The problem, since Iran is a wicked problem, he will fail if the US tries to act alone, as he has realised.
After starting a war that saw the Strait of Hormuz closed, Trump is now saying the problem of keeping it open should be shared with other countries.
He’s been trying to embroil other countries generally and Spain’s leader has pushed back the hardest, knowing that they can’t have decentralised collective action when one player is trying to inflict a hierarchy on the others.
The world abounds with Wicked Problems that make states dependent on each other.
The growing hacking ability of AI tools just adds to climate change, offshoring, tax avoidance, illegal trade and human trafficking.
However, a lack of consensus has undermined the ability of the world to act collectively, and it has created fertile ground for dictatorships.
Philosopher and political theorist Hannah Arendt looked at totalitarian regimes in the last century, but her analysis explains the rise of authoritarianism today.

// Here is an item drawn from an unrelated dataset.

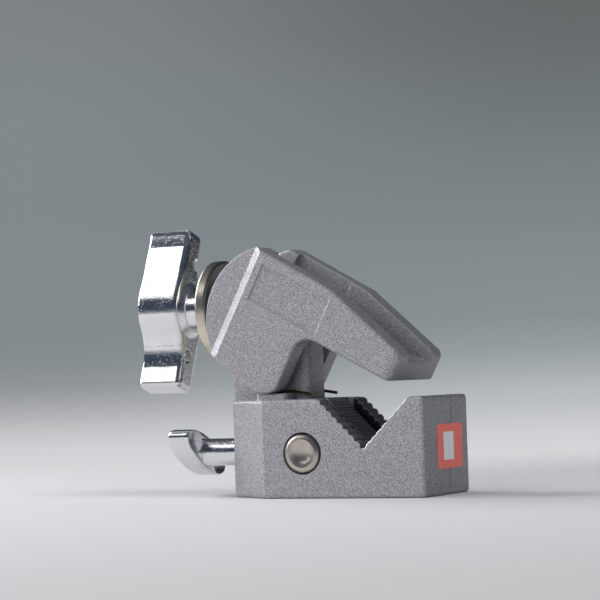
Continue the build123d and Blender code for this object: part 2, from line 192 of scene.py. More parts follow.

Arendt understood that social fragmentation (itself a wicked problem) sets the stage because people are open to new ideologies when they can’t identify with or orient themselves through shared cultural norms.
The media, courts, government and universities used to create a semblance of a shared everyday reality.
While we didn’t all agree, at least there was a foundation, a set of shared facts, to debate upon. Trust in all these institutions has faded, though, opening up a battle for truth.
Disinformation and conspiracy theories abound and every picture, meme and news report has become disputable.
Rather than democratising media, social media has amplified extreme views. The algorithms have created echo chambers and ‘hyperconnectivity’ has pushed us all apart.
The theory of Wicked Problems explains why Trump, who said the war was ‘very complete, pretty much’ after two weeks, is still embroiled in a conflict that he seems to want to get out of.
He’s trying to check out, but he can never leave.
The problem is, without a ground invasion and forced regime change (and we know how those go), the best the US may get is an agreement whereby the uranium is given up and Iran allows for its nuclear programme to be monitored.
In 2015, then US-President Barack Obama negotiated such a deal and the UK, France, China, Russia and Germany were involved.
Iran was obliged to allow inspectors from the International Atomic Energy Agency to monitor any location.
In 2018, Trump threw the agreement out, thinking he could do better. As the economist wrote early on in the war, “what an indictment of his Iran policy that, eight years and two wars later, he has no better options.”
The situation seems little changed, three months after the US and Israel attacked. Now that’s a Wicked Problem for you.